Chavez names new vice president in Venezuela

Venezuela’s long time Foreign Minster Nicolas Maduro attends a ceremony declaring President Hugo Chavez official winner of Sunday’s presidential elections at the Electoral Council in Caracas, Venezuela, Wednesday, Oct. 10, 2012. During the event Chavez announced he was naming Maduro as new vice president. AP Photo/Ariana Cubillos

CARACAS, Venezuela — Venezuelan President Hugo Chavez named a new vice president on Wednesday, choosing his longtime foreign minister, Nicolas Maduro.

Chavez made the announcement at an event where he was declared the winner of Sunday’s presidential election. He called for a round of applause for his outgoing vice president, Elias Jaua, who has held the post since 2010 and is running for a governor’s post in December elections.

Maduro has been Venezuela’s top diplomat since 2006, and his prominence at government events in recent months had generated speculation that Chavez might choose him as vice president.

Chavez’s recent struggle with cancer has also led to questions about whom he could choose as a successor if his illness were to worsen. But Chavez said in June, after a year of cancer treatment that included surgeries, chemotherapy and radiation treatment, that tests had found he was cancer-free.

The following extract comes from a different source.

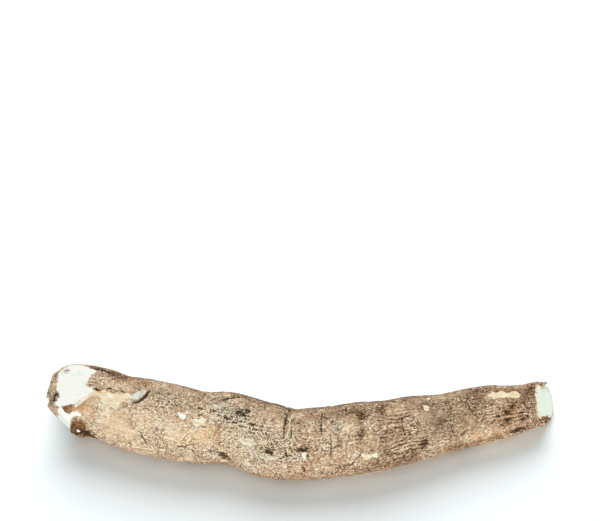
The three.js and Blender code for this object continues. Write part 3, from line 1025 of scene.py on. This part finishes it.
class Cover:
    """What lies on the skin, measured at every point: its relief, marks and tints."""

    def __init__(self, skin):
        self.skin = skin
        self.marks = marks = Marks(skin)
        self.break_rim, tail_rim = cut_rim_distance(skin, "break"), cut_rim_distance(skin, "tail")
        flesh, self.cut = flesh_distance(skin, marks, self.break_rim, tail_rim)
        self.cream, self.pale = cream_distance(skin, marks)
        self.crack, self.line = crack_depths(marks)
        self.pit, self.dark = pit_depths(skin, marks)
        self.soil = soil_cover(skin, marks)
        self.folds = fold_heights(marks)
        self.rippled, self.phase = rippled_zone(skin, marks), ripple_phase(skin, marks)
        self.relief = bark_relief(skin, self.rippled, self.phase)
        self.lips, self.lip = tail_lips(skin, marks, tail_rim)
        self.flesh = np.where(self.lip > 0.02, np.minimum(flesh, 1.2 - 6 * self.lip), flesh)
        self.tongue = marks.facing_patch(TONGUE_PLACE, TONGUE_OUTLINE)
        self.lobe = marks.facing_patch(LOBE_PLACE, LOBE_OUTLINE, LOBE_STEEPEST)
        self.smooth = np.maximum(smoothstep(-0.5, 1.2, self.tongue), smoothstep(-0.5, 1.5, self.lobe))
        self.broken = skin.cut_name == "break"

    def heights(self):
        """How far each point is moved outwards, in mm."""
        on_bark = 1 - smoothstep(-0.4, 0.6, self.flesh)
        height = self.relief * (0.12 + 0.88 * on_bark) * (1 - 0.7 * self.smooth) + self.folds
        height += peel_steps(self.skin, self.cut, self.flesh, self.cream, on_bark)
        height -= self.crack + self.pit
        crumbs = 0.5 + grid_noise(self.skin.grain, 0.7, seed=31.0)
        height += SOIL_HEIGHT * smoothstep(-0.1, 0.5, self.soil) * crumbs
        height += TONGUE_HEIGHT * smoothstep(-0.2, 2, self.tongue)
        height += LOBE_HEIGHT * smoothstep(-0.2, 3, self.lobe)
        return height + np.where(self.broken, broken_face(self.skin, self.marks, self.break_rim), 0)

    def mark_slice(self):
        """Measures the marks on the slice's plane; the soil on its rim hides the flesh."""
        u, v, holds = self.marks.tangent(SLICE_PLACE)
        torn_edge, _ = path_distance(u, v, TORN_EDGE)
        self.ash = np.where(holds & (self.cut < 0.1), 1 - smoothstep(0.9, 1.6, torn_edge), 0)
        rim_soil = 1 - oval_distance(u, v, RIM_SOIL)
        self.soil = np.where(holds, np.maximum(self.soil, rim_soil), self.soil)
        flesh = np.minimum(self.flesh, 0.8 - 3.5 * smoothstep(-0.2, 0.5, rim_soil))
        self.flesh = np.where(holds, flesh, self.flesh)
        stain = 1.2 - oval_distance(u, v, SAP_STAIN) + 0.5 * self.relief
        self.stain = smoothstep(0.1, 0.9, stain) * (self.cut > 0.5)
        self.tanned = smoothstep(0, 0.5, 1 - oval_distance(u, v, TANNED_RIM)) * holds

    def tints(self):
        """How much lighter, more ochre and greyer the bark is; painted shade and highlights are part of it.
        """
        tints = soft_ovals(self.marks, ZONES)
        lighter, ochre = tints[..., 0], tints[..., 1]
        # painted highlight: the raised folds are drawn lighter by their height; the tail's lips are drawn
        # darker
        lighter += 0.8 * self.folds - 0.7 * self.lip
        lighter += 1.3 * self.tanned
        ochre += 0.4 * self.broken
        ochre += self.tanned
        # the tongue darkens towards its tip: painted shade where it rounds over onto the flesh
        u, _, _ = self.marks.tangent(TONGUE_PLACE)
        painted_shade_at_tip = smoothstep(6, -8, u)
        lighter -= (0.1 + 0.7 * painted_shade_at_tip) * smoothstep(-0.3, 0.6, self.tongue)
        ochre += 0.4 * smoothstep(0, 2, self.tongue)
        # the lobe is a darker brown, and a painted shadow runs along its foot
        u, v, holds = self.marks.tangent(LOBE_PLACE, LOBE_STEEPEST)
        shade, _ = path_distance(u, v, LOBE_SHADE)
        shade = np.where(holds & (self.flesh < 0.2), np.exp(-(shade / 2.2) ** 2), 0)
        lighter -= 1.4 * smoothstep(-0.8, 1.2, self.lobe) + 2.0 * shade
        ochre += 0.8 * smoothstep(-0.6, 2.0, self.lobe)
        return tints

    def layers(self):
        """What the shader reads at each point."""
        self.mark_slice()
        rough = soft_ovals(self.marks, ROUGH)[..., 0] + 0.6 * self.broken + 0.5 * self.tanned
        # fine is the relief's high-pass; the shader paints it as shade in the hollows and highlight on the
        # ridges
        fine = self.relief - blur(self.relief, 3.0, 3.0)
        return {
            "grain": self.skin.grain,
            "tint": self.tints(),
            "bare": np.stack([self.cream, self.flesh, self.line], axis=2).clip(-4, 4),
            "dirt_and_relief_shade": np.stack([self.dark, self.soil, fine], axis=2),
            "kind": np.stack([self.pale, self.smooth - self.rippled, self.ash], axis=2),
            "stain": np.stack([self.stain, self.phase, rough], axis=2),
        }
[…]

The president called the 49-year-old Maduro a “great public servant from all these years on different fronts of battle.”

Before becoming foreign minister, Maduro was president of the National Assembly and is an important leader in Chavez’s United Socialist Party of Venezuela.

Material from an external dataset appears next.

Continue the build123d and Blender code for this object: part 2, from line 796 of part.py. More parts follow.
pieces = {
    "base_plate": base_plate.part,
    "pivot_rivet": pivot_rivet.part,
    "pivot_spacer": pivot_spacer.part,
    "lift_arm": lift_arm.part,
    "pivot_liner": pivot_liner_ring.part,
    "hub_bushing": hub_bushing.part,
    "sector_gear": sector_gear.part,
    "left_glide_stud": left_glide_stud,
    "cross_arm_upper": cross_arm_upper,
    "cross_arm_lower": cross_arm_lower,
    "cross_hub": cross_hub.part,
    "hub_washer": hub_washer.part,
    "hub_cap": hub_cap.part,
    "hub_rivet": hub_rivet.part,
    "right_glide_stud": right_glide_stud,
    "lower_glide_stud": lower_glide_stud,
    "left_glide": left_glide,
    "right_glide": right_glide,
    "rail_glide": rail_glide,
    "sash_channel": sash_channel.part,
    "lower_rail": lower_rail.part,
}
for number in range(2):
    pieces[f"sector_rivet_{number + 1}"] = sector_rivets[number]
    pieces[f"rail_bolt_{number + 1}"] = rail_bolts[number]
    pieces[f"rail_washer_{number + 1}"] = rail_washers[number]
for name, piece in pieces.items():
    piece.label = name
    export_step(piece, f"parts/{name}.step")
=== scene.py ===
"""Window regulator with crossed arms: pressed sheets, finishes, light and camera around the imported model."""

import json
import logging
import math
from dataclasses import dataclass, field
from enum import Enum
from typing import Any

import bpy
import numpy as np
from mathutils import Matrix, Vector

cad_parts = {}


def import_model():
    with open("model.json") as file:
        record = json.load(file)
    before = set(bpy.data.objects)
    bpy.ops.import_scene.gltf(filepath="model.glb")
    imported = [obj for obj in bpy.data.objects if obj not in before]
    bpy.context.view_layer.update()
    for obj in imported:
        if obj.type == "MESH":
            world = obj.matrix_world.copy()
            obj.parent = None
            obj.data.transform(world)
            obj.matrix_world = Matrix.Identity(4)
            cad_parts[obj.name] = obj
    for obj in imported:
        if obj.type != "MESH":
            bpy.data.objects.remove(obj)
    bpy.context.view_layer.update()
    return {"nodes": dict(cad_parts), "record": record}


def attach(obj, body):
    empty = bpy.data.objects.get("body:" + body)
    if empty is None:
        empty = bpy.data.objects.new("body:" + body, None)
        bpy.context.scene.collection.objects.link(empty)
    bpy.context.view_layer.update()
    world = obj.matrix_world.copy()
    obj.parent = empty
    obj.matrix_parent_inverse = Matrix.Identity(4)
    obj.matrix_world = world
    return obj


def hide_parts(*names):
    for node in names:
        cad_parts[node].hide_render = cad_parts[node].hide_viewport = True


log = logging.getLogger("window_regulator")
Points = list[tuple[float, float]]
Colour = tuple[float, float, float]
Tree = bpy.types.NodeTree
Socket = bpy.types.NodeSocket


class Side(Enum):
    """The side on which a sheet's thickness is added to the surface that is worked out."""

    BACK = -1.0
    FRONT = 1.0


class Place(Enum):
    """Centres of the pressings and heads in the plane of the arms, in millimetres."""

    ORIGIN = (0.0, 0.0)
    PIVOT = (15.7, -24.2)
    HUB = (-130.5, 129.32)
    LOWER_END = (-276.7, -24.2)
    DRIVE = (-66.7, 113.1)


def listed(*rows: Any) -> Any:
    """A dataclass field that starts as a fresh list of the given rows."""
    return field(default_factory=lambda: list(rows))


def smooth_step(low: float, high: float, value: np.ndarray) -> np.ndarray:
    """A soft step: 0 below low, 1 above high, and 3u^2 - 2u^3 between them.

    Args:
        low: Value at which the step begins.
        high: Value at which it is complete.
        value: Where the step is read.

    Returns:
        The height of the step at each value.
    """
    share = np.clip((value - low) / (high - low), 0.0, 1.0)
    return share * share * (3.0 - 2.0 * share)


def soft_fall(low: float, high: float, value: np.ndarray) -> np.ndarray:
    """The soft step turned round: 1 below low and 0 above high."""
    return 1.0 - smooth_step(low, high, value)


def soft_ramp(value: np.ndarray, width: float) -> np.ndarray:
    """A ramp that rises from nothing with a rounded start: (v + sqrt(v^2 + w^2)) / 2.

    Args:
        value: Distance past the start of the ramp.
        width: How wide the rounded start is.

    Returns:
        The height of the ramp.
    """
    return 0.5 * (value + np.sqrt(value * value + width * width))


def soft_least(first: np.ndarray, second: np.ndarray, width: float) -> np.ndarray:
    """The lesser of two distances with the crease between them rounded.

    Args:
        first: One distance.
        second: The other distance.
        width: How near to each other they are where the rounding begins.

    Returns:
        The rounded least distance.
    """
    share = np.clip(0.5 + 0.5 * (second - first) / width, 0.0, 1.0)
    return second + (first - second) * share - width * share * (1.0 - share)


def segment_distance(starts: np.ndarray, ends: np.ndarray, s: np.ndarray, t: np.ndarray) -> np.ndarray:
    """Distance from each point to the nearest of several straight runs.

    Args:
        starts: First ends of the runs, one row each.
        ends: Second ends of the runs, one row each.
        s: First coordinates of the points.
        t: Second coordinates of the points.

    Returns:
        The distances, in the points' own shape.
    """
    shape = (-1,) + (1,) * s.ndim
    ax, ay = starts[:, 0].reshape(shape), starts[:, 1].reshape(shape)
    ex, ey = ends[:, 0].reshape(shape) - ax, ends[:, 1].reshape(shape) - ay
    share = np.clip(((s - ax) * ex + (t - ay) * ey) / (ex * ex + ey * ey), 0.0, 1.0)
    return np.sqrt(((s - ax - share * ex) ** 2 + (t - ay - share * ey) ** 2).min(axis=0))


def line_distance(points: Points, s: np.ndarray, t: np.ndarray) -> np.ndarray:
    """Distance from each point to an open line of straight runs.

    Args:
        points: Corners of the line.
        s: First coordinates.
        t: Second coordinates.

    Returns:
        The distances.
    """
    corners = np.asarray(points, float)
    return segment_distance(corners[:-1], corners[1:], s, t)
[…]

“Look where Nicolas is going, the bus driver,” Chavez said, referring to Maduro’s days driving a bus in Caracas before he got involved in national politics. “Look how they’ve mocked him. The bourgeoisie makes fun.”

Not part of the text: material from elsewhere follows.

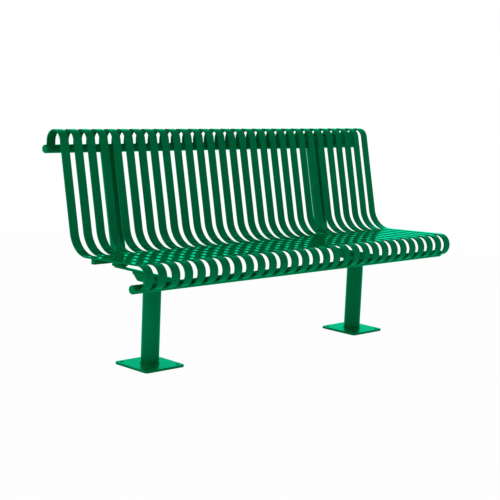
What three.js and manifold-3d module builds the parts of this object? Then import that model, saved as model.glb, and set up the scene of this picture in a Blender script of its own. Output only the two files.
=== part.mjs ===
// Slatted steel park bench with a back, on two posts with square floor plates.
// Millimetres, +Z up. X runs along the bench and the sitter faces -Y.
// The origin is on the floor, at the bottom centre of the bench's box.
import * as THREE from "three";
import { mergeVertices } from "three/addons/utils/BufferGeometryUtils.js";
import Module from "manifold-3d";

const wasm = await Module();
wasm.setup();

// Clearance left between neighbours that are welded together.
const gap = 0.3;

// Straps: flat bar bent into the back, the seat and a roll at each end.
const slatCount = 29;
const slatPitch = 63.5;
const slatWidth = 38;
const slatThickness = 6.35;
const backLean = THREE.MathUtils.degToRad(12.5);
const seatRise = THREE.MathUtils.degToRad(2.5);
const topRollRadius = 43.5;
const frontRollRadius = 45.5;
const bendRadius = 102.5;
const rollSteps = 12;
const bendSteps = 7;

// The strap's middle line in the side plane, measured back from the posts' axis.
const postToCorner = 127;
const cornerHeight = 447;
const postToFrontRoll = -264;
const topRollHeight = 874;
const rearRailHeight = 841;

// Rails along the bench: two round tubes with domed caps, and a square bar under the seat.
const railRadius = 16.7;
const railWall = 3.4;
const railLength = 1828.8;
const railSides = 24;
const capRise = 9;
const capPlugLength = 14;
const capSteps = 5;
const seatBarSide = 19;

// Supports, one set on each side: floor plate, post, cap, doubler, gusset, arm and upright.
const postSpacing = 1226;
const postRadius = 36.5;
const postWall = 5.2;
const pipeSides = 32;
const plateSize = 200;
const plateThickness = 9.5;
const plateCornerRadius = 14;
const plateCornerSteps = 4;
const anchorHoleRadius = 7.2;
const anchorHoleInset = 22;
const anchorHoleSides = 12;
const armWidth = 12.7;
const armThickness = 9.5;
const armMiddleHeight = 366;
const postToArmRear = 233;
const doublerLength = 236;
const doublerThickness = 8;
const postCapThickness = 5;
const gussetThickness = 8;
const gussetReach = 115;
const gussetDepth = 25;
const gussetRounding = 9;
const uprightRadius = 30.15;
const uprightWall = 3.9;
const uprightFootThickness = 5;

// Green powder coat on the steel, and the plastic plugs in the rails' ends.
const coating = { color: 0x00764a, roughness: 0.32, metalness: 0 };
const plug = { color: 0x00764a, roughness: 0.45, metalness: 0 };

// Places in the side plane: x is the depth behind the posts' axis, y is the height.
const corner = new THREE.Vector2(postToCorner, cornerHeight);
const topRoll = new THREE.Vector2(
  corner.x + (topRollHeight - corner.y) * Math.tan(backLean) + topRollRadius / Math.cos(backLean),
  topRollHeight,
);
const frontRoll = new THREE.Vector2(
  postToFrontRoll,
  corner.y + (corner.x - postToFrontRoll) * Math.tan(seatRise) - frontRollRadius / Math.cos(seatRise),
);
const cornerAngle = Math.PI / 2 + backLean - seatRise;
const bendCentre = onCircle(
  corner,
  bendRadius / Math.sin(cornerAngle / 2),
  Math.PI / 2 - backLean + cornerAngle / 2,
);
const rearRail = new THREE.Vector2(topRoll.x + topRollRadius, rearRailHeight);
const frontRail = new THREE.Vector2(
  frontRoll.x + railRadius + gap,
  frontRoll.y - frontRollRadius,
);

// Levels of the stack on each post, from the arm down.
const armTop = armMiddleHeight + armThickness / 2;
const doublerTop = armMiddleHeight - armThickness / 2 - gap;
const postCapTop = doublerTop - doublerThickness - gap;
const postTop = postCapTop - postCapThickness - gap;
const footTop = armTop + gap + uprightFootThickness;

// A point on a circle in a plane.
function onCircle(centre, radius, angle) {
  return new THREE.Vector2(
    centre.x + radius * Math.cos(angle),
    centre.y + radius * Math.sin(angle),
  );
}

// Points along an arc, both ends included.
function arc(centre, radius, from, to, steps) {
  const points = [];
  for (let i = 0; i <= steps; i++) {
    points.push(onCircle(centre, radius, from + ((to - from) * i) / steps));
  }
  return points;
}

// The points of a full circle, with no repeated end.
function circle(centre, radius, sides) {
  return arc(centre, radius, 0, 2 * Math.PI, sides).slice(0, sides);
}

// A shape pushed up along Z.
function pushUp(shape, depth) {
  return new THREE.ExtrudeGeometry(shape, { depth, bevelEnabled: false });
}

// A shape of the side plane (depth, height) pushed along X, centred on X = 0.
function pushAlongBench(shape, width) {
  const turned = new THREE.Matrix4().makeBasis(
    new THREE.Vector3(0, 1, 0),
    new THREE.Vector3(0, 0, 1),
    new THREE.Vector3(1, 0, 0),
  );
  return pushUp(shape, width).translate(0, 0, -width / 2).applyMatrix4(turned);
}

// The cross-section of a round pipe.
function ring(centre, radius, wall, sides) {
  const shape = new THREE.Shape(circle(centre, radius, sides));
  shape.holes.push(new THREE.Path(circle(centre, radius - wall, sides)));
  return shape;
}

// A closed geometry as a solid that can be cut.
function solidOf(geometry) {
  const bare = geometry.clone();
  bare.deleteAttribute("normal");
  bare.deleteAttribute("uv");
  const merged = mergeVertices(bare, 1e-4);
  return new wasm.Manifold(
    new wasm.Mesh({
      numProp: 3,
      vertProperties: new Float32Array(merged.attributes.position.array),
      triVerts: new Uint32Array(merged.index.array),
    }),
  );
}

// A cut solid back as a geometry.
function geometryOf(solid) {
  const mesh = solid.getMesh();
  const geometry = new THREE.BufferGeometry();
  geometry.setAttribute("position", new THREE.BufferAttribute(mesh.vertProperties, 3));
  geometry.setIndex(new THREE.BufferAttribute(mesh.triVerts, 1));
  geometry.computeVertexNormals();
  return geometry;
}

// One side of the strap, from its rear end over the back and the seat to its front end.
// The offset is positive on the outer side of the two rolls.
function strapSide(offset) {
  const topSide = topRollRadius + offset;
  const frontSide = frontRollRadius + offset;
  return [
    new THREE.Vector2(rearRail.x + offset, rearRail.y + railRadius + gap),
    ...arc(topRoll, topSide, 0, Math.PI - backLean, rollSteps),
    ...arc(bendCentre, bendRadius - offset, -backLean, -Math.PI / 2 - seatRise, bendSteps),
    ...arc(frontRoll, frontSide, Math.PI / 2 - seatRise, 1.5 * Math.PI, rollSteps),
  ];
}

function slatGeometry() {
  const outer = strapSide(slatThickness / 2);
  const inner = strapSide(-slatThickness / 2).reverse();
  return pushAlongBench(new THREE.Shape([...outer, ...inner]), slatWidth);
}

function railGeometry(centre) {
  return pushAlongBench(ring(centre, railRadius, railWall, railSides), railLength);
}

// A domed plug for the open end of a rail, pointing along +X from the rail's end.
function railCapGeometry() {
  const plugRadius = railRadius - railWall - gap;
  const dome = [];
  for (let i = 0; i < capSteps; i++) {
    const angle = (Math.PI / 2) * (i / capSteps);
    dome.push(new THREE.Vector2(railRadius * Math.cos(angle), gap + capRise * Math.sin(angle)));
  }
  const profile = [
    new THREE.Vector2(0, -capPlugLength),
    new THREE.Vector2(plugRadius, -capPlugLength),
    new THREE.Vector2(plugRadius, gap),
    ...dome,
    new THREE.Vector2(0, gap + capRise),
  ];
  return new THREE.LatheGeometry(profile, railSides).rotateZ(-Math.PI / 2);
}

// The square bar that crosses under the straps over the posts, tilted with the seat.
function seatBarGeometry() {
  const length = (slatCount - 1) * slatPitch + slatWidth;
  return new THREE.BoxGeometry(length, seatBarSide, seatBarSide);
}

function floorPlateGeometry() {
  const half = plateSize / 2;
  const inner = half - plateCornerRadius;
  const outline = [];
  for (let i = 0; i < 4; i++) {
    const start = (i * Math.PI) / 2;
    const turn = start + Math.PI / 4;
    const centre = onCircle(new THREE.Vector2(0, 0), inner * Math.SQRT2, turn);
    outline.push(...arc(centre, plateCornerRadius, start, start + Math.PI / 2, plateCornerSteps));
  }
  const shape = new THREE.Shape(outline);
  const hole = half - anchorHoleInset;
  for (const x of [-hole, hole]) {
    for (const y of [-hole, hole]) {
      const centre = new THREE.Vector2(x, y);
      shape.holes.push(new THREE.Path(circle(centre, anchorHoleRadius, anchorHoleSides)));
    }
  }
  return pushUp(shape, plateThickness);
}

function postGeometry() {
  const section = ring(new THREE.Vector2(0, 0), postRadius, postWall, pipeSides);
  const bottom = plateThickness + gap;
  return pushUp(section, postTop - bottom).translate(0, 0, bottom);
}

function postCapGeometry() {
  const section = new THREE.Shape(circle(new THREE.Vector2(0, 0), postRadius, pipeSides));
  return pushUp(section, postCapThickness).translate(0, 0, postCapTop - postCapThickness);
}

function doublerGeometry() {
  const middle = doublerTop - doublerThickness / 2;
  return new THREE.BoxGeometry(armWidth, doublerLength, doublerThickness).translate(0, 0, middle);
}

// The plate behind the post that props the doubler, with a slanted, rounded lower end.
function gussetGeometry() {
  const front = postRadius + gap;
  const top = postCapTop;
  const bottom = top - gussetDepth;
  const toe = gussetReach - gussetDepth;
  const slant = gussetRounding * Math.SQRT1_2;
  const shape = new THREE.Shape();
  shape.moveTo(front, bottom);
  shape.lineTo(toe - gussetRounding, bottom);
  shape.quadraticCurveTo(toe, bottom, toe + slant, bottom + slant);
  shape.lineTo(gussetReach, top);
  shape.lineTo(front, top);
  return pushAlongBench(shape, gussetThickness);
}

// The space that a rail and its weld gap take up.
function railSpace(centre, length) {
  const section = new THREE.Shape(circle(centre, railRadius + gap, railSides));
  return solidOf(pushAlongBench(section, length));
}

// The flat bar from behind the upright to the front rail, shaped to the rail.
function armGeometry() {
  const length = postToArmRear - frontRail.x;
  const bar = new THREE.BoxGeometry(armWidth, length, armThickness);
  bar.translate(0, frontRail.x + length / 2, armMiddleHeight);
  return geometryOf(solidOf(bar).subtract(railSpace(frontRail, 2 * armWidth)));
}

// The disc on the arm's rear end that closes the foot of the upright.
function uprightFootGeometry() {
  const middle = footTop - uprightFootThickness / 2;
  const depth = rearRail.x - (rearRail.y - middle) * Math.tan(backLean);
  const section = new THREE.Shape(circle(new THREE.Vector2(0, depth), uprightRadius, pipeSides));
  return pushUp(section, uprightFootThickness).translate(0, 0, footTop - uprightFootThickness);
}

// The leaning pipe from its foot to the rear rail, cut flat below and saddled above.
function uprightGeometry() {
  const reach = (rearRail.y - footTop) / Math.cos(backLean) + 2 * uprightRadius;
  const pipe = pushUp(
    ring(new THREE.Vector2(0, 0), uprightRadius, uprightWall, pipeSides),
    reach,
  );
  pipe.translate(0, 0, -reach).rotateX(-backLean).translate(0, rearRail.x, rearRail.y);
  const below = new THREE.BoxGeometry(4 * uprightRadius, reach, reach);
  below.translate(0, rearRail.x - reach / 4, footTop + gap - reach / 2);
  const cut = solidOf(pipe)
    .subtract(solidOf(below))
    .subtract(railSpace(rearRail, 4 * uprightRadius));
  return geometryOf(cut);
}

const bench = new THREE.Group();
bench.name = "bench";

// The frame that is measured from the posts' axis, set so that the box is centred on Y = 0.
const frame = new THREE.Group();
const frontEdge = frontRoll.x - frontRollRadius - slatThickness / 2;
const rearEdge = rearRail.x + uprightRadius * Math.cos(backLean);
frame.position.y = -(frontEdge + rearEdge) / 2;
bench.add(frame);

function add(name, geometry, finish, x = 0, y = 0, z = 0) {
  const mesh = new THREE.Mesh(geometry, new THREE.MeshStandardMaterial(finish));
  mesh.name = name;
  mesh.position.set(x, y, z);
  frame.add(mesh);
  return mesh;
}

for (let i = 0; i < slatCount; i++) {
  const number = String(i + 1).padStart(2, "0");
  add("slat_" + number, slatGeometry(), coating, (i - (slatCount - 1) / 2) * slatPitch);
}

add("rear_rail", railGeometry(rearRail), coating);
add("front_rail", railGeometry(frontRail), coating);
for (const [rail, centre] of [["rear", rearRail], ["front", frontRail]]) {
  const end = railLength / 2;
  add(rail + "_rail_cap_right", railCapGeometry(), plug, end, centre.x, centre.y);
  const left = add(rail + "_rail_cap_left", railCapGeometry(), plug, -end, centre.x, centre.y);
  left.rotation.z = Math.PI;
}

const seatBarDrop = (slatThickness + seatBarSide) / 2 / Math.cos(seatRise) + gap;
const seatBarHeight = corner.y + corner.x * Math.tan(seatRise) - seatBarDrop;
const seatBar = add("seat_bar", seatBarGeometry(), coating, 0, 0, seatBarHeight);
seatBar.rotation.x = -seatRise;

for (const [hand, x] of [["left", -postSpacing / 2], ["right", postSpacing / 2]]) {
  add(hand + "_floor_plate", floorPlateGeometry(), coating, x);
  add(hand + "_post", postGeometry(), coating, x);
  add(hand + "_post_cap", postCapGeometry(), coating, x);
  add(hand + "_doubler", doublerGeometry(), coating, x);
  add(hand + "_gusset", gussetGeometry(), coating, x);
  add(hand + "_arm", armGeometry(), coating, x);
  add(hand + "_upright_foot", uprightFootGeometry(), coating, x);
  add(hand + "_upright", uprightGeometry(), coating, x);
}

export default bench;
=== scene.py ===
# Slatted steel park bench with a back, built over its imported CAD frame.
# Metres, +Z up, and the sitter faces -Y.
from math import cos, pi, radians, sin, sqrt

import bmesh
import bpy
from mathutils import Matrix, Vector


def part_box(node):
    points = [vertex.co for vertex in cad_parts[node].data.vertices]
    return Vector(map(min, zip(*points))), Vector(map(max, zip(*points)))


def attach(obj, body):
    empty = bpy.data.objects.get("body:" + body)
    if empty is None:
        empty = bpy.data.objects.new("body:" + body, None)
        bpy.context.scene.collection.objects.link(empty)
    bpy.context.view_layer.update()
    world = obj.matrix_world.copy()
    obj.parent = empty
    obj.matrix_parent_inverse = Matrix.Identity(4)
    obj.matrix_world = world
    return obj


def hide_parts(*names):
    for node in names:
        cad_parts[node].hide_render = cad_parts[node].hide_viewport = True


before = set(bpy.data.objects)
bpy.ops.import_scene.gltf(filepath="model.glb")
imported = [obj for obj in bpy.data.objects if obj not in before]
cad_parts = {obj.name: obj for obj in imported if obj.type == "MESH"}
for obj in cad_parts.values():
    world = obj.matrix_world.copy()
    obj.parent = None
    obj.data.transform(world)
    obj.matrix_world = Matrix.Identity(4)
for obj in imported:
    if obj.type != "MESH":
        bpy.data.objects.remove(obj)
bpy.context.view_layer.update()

BODY = "root"
COATING = "green_coating"
PLUG = "green_plug"
HANDS = ("left", "right")

# The strap's section and its bends. Its places come from the frame's boxes.
STRAP_COUNT = 29
STRAP_THICKNESS = 0.00635
STRAP_ROUNDING = 0.001
ROUNDING_STEPS = 3
TOP_ROLL = 0.0435
FRONT_ROLL = 0.0455
BEND_RADIUS = 0.1025
BACK_LEAN = radians(12.5)
SEAT_RISE = radians(2.5)
ARC_STEP = radians(5)
# Faces that meet more steeply than this are shaded apart.
SHARP = radians(50)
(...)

Chavez’s close friendship with Maduro goes back to the 1980s, when the leftist president was an army officer and formed a clandestine movement that eventually carried out a failed coup attempt in 1992.

In his youth, Maduro belonged to a small political group called the Socialist League and traveled to Cuba for training in union organizing. Maduro is considered by some observers to be the official within Chavez’s inner circle with the closest links to the Cuban government.

Maduro has such a close relationship with Chavez that he often seems to know how the president comes down on just about any issue, and he often is picked to speak on the president’s behalf.

Chavez’s next six-year term begins in January. He’s expected to start making other changes in Cabinet posts while naming allies to run for gubernatorial posts in state elections on Dec. 16.

Jaua is running to be governor in Miranda state, which includes part of Caracas and is currently controlled by opposition leader Henrique Capriles, who was defeated by Chavez in Sunday’s presidential election.

Chavez won 55 percent of the vote, beating Capriles by 11 percentage points, which was the president’s smallest re-election margin to date.

Chavez said his next term would bring more progress in moving toward a socialist system. He said it’s time for a “renewal in the socialist project” and called for his government to become more efficient in solving problems.

“Many things must be corrected,” Chavez said.